Non è semplice per alcuni confrontarsi con la storia, specialmente quando si ritiene che sia sbagliata, ma se ne deve prendere atto e conoscerla, ripercorrere le vicende e gli episodi. Non conoscerla espone a rischi gravi: sembrano profetiche le parole di Indro Montanelli che avvertiva di come un paese che ignora il proprio ieri di cui non sa nulla, e non si cura di sapere nulla, non può avere un domani. Perdere la memoria di ieri, sempre per seguire Montanelli e Ugo Ojetti, vuol dire non avere un domani. E far conoscere è compito della storia, che deve essere però compresa, magari contestualizzata prima di giudicarla. Paradossale anche solo pensare di dire “Se fossi vissuto in quell’epoca avrei scelto la parte opposta”. Dirlo oggi è facile a parole; decenni se non secoli dopo un evento. Ma aver vissuto quel momento particolare avrebbe condotto alle stesse scelte?
In questo senso lo storico ha il compito non proprio semplice di non farsi sopraffare da una memoria che si muova a senso unico, impedendo quell’analisi critica e le conseguenti valutazioni che possono portare ad un insegnamento distorto della storia specialmente alle giovani generazioni.
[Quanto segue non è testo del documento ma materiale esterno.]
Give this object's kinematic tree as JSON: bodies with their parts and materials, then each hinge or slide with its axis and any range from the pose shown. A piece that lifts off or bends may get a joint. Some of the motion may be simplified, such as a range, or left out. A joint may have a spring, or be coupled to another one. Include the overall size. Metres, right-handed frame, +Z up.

Le conseguenze? Probabilmente le abbiamo viste all’epoca di Weimar, quando venne facilmente diffusa dal movimento di Hitler una storia scritta nella prospettiva dei vinti alla ricerca di un colpevole della loro sconfitta. Venne creata una falsa memoria su cui far leva. Ed è un bene conoscere le vicende storiche perché quanto accaduto non si ripeta.
Ma allo stesso modo non si deve permettere alla Storia di essere limitata dal voler mantenere, o peggio ancora far prevalere, una determinata Memoria. E allora ben venga addirittura il revisionismo, quando è corretto e permette di meglio comprendere la Storia.